With the support of the guarantee, the loan tenor Pakistan achieved was an unprecedented 10 years, together with significant cost savings. One of the concerns of borrowers accessing funding with guarantee support is that it takes too much time. However, the successful collaboration between Pakistan and World Bank teams meant the loan was in place only two months after market engagement with lenders--certainly a personal record for me!

Other important recent examples where guarantees were used to secure direct commercial borrowing were for Investment Project Financing (IPF) in Africa and South Asia, such as the $350 million Loan Facility for the Water and Power Development Authority (WAPDA) in Pakistan, which will partly finance the DASU hydropower plant, and the $500 million strategic refinancing for Kenya Power & Lighting Company.

DPF guarantee option versus DPF loans

The World Bank’s DPF operations are available to sovereigns and sub-nationals in support of specific policy reform programs  and can be drawn in the form of two types of financing instruments: 1) a World Bank loan/credit or 2) a World Bank guarantee, called a policy-based guarantee. Combinations of loan/credit and guarantee are also possible.

Typically, borrowers have chosen to draw on the World Bank loan/credit, as these are the longest and cheapest form of financing available. However, policy-based guarantees can have significant benefits for sovereigns and sub-nationals looking to access larger volumes, as they would “crowd in” commercial financing while supporting their overall debt management objectives. I was pleasantly surprised to realize the World Bank Group’s government shareholders value the benefits of guarantees so much that they provide incentives for borrowers to utilize this type of financing.

Shareholders have agreed that the guarantees will utilize a fraction of the country envelope allocation versus a loan for all International Development Association (IDA) clients (the world’s poorest countries) and certain International Bank for Reconstruction and Development (IBRD) clients.

In FY 16, IBRD commitments for DPF loans were $13.2 billion. A good percentage of these borrowers could have recouped significant volume, cost and tenor benefits in their commercial financings by utilizing the guarantee instrument of the World Bank instead of or in combination with a World Bank loan/credit. 

Accessing hard currency funding through guarantees

Sovereigns and sub-nationals have four main sources of hard currency borrowing: concessional borrowing, bilateral loans, international bond markets, and commercial bank loans.
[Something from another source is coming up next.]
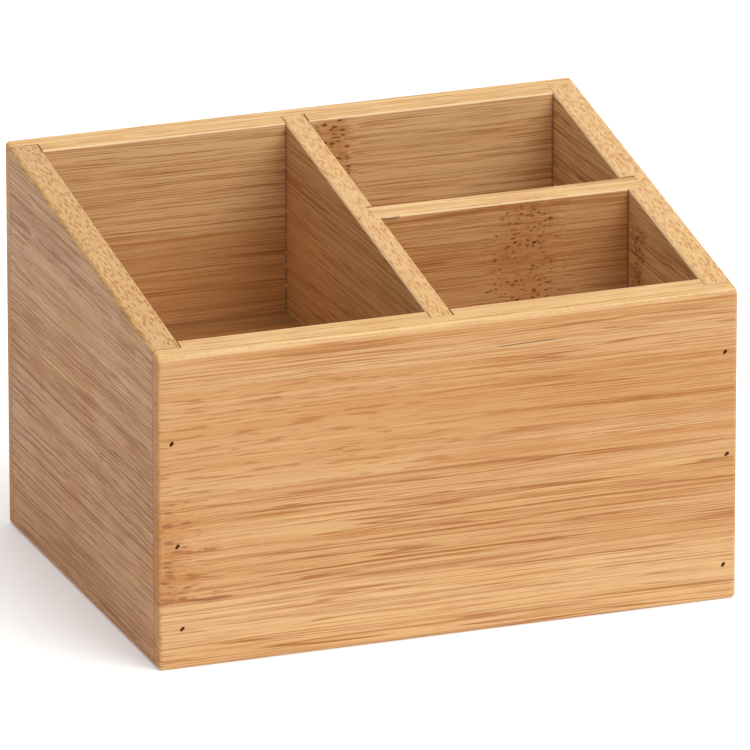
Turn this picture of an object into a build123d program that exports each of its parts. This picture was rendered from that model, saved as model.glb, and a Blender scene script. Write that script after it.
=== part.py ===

While concessional and bilateral loans are very attractive with low cost and long tenors, there is a limit to their availability. International bond markets are very large and currently there is a huge demand for emerging market risk. However, during times of external volatility, public bond markets can close to riskier borrowers for extended periods of time. Sovereigns have started accessing the commercial bank lenders. However, tenors are limited and pricing is not cheap due to the illiquid nature of the loans and the funding costs of the lending banks

Guarantees can be used to access public bonds, private placements or commercial bank loans  depending on the needs, characteristics and existing market access of the borrower. Zero-risk weighting attributed to World Bank guarantees under Basel 3 is also an advantage that leads to reduced cost and greater risk appetite among lenders. And just as importantly, the World Bank can bring along its network of financial institutions and experienced bankers within its Financial Solutions unit who can work at record speeds to find the correct market segment and help structure the proposal process and the financing to secure the optimal outcome for these borrowers.

I look forward to working with more sovereign and sub-national clients and World Bank teams to support access to this growing source of commercial financing. If you are interested in learning more about these products, visit the World Bank’s Guarantees Program webpage.

This is the second in a series of posts about the World Bank’s Guarantee Program.


Related posts:


Sebnem Erol Madan

Manager, Financial Structuring and PPPs

Join the Conversation

Dr. Mohamed Taher Abdelrazik Hamada, Ph.D
December 21, 2017

Flexibility with guarantees from the World Bank helped to expose the developing countries to wide
markets that enable them to get the right choices in their infrastructure projects , as it is clear in ppps
(pubic private partnership projects) , even if loan /credit is a cheaper way among choices than the World
Bank guarantees , but it is evident that guarantees through the World Bank enable the emergng markets to reduce fiscal risks.
Yours Very Respectfully,
Dr. Mohamed Taher Abdelrazik Hamada, Ph.D

S. Erol Madan
January 05, 2018

Thank you for your comment. Given the volatility inherent in EM credit markets, and the limited concessional resources available, it is certainly critical for borrowers to diversify and grow their investor base, working towards optimal terms to support their development agenda.

Daniel Tarka
December 21, 2017

Fantastic,we certainly will appreciate your help with this instrument for a Cargo Airport Infrastructure project.

Davide Parisse
December 21, 2017

De-risking instruments are crucial for unlocking private capital. Unfortunately they are still used at a fraction of their potential

S. Erol Madan
January 05, 2018

Thank you for your comment. Guarantees can indeed be helpful in optimizing financing terms. They can be used in a targeted manner in the context of both public projects and PPP's .

S. Erol Madan
January 05, 2018

Thank you for your comment. We are keen to improve on this by engaging more closely with governments, sponsors, investors and other relevant parties.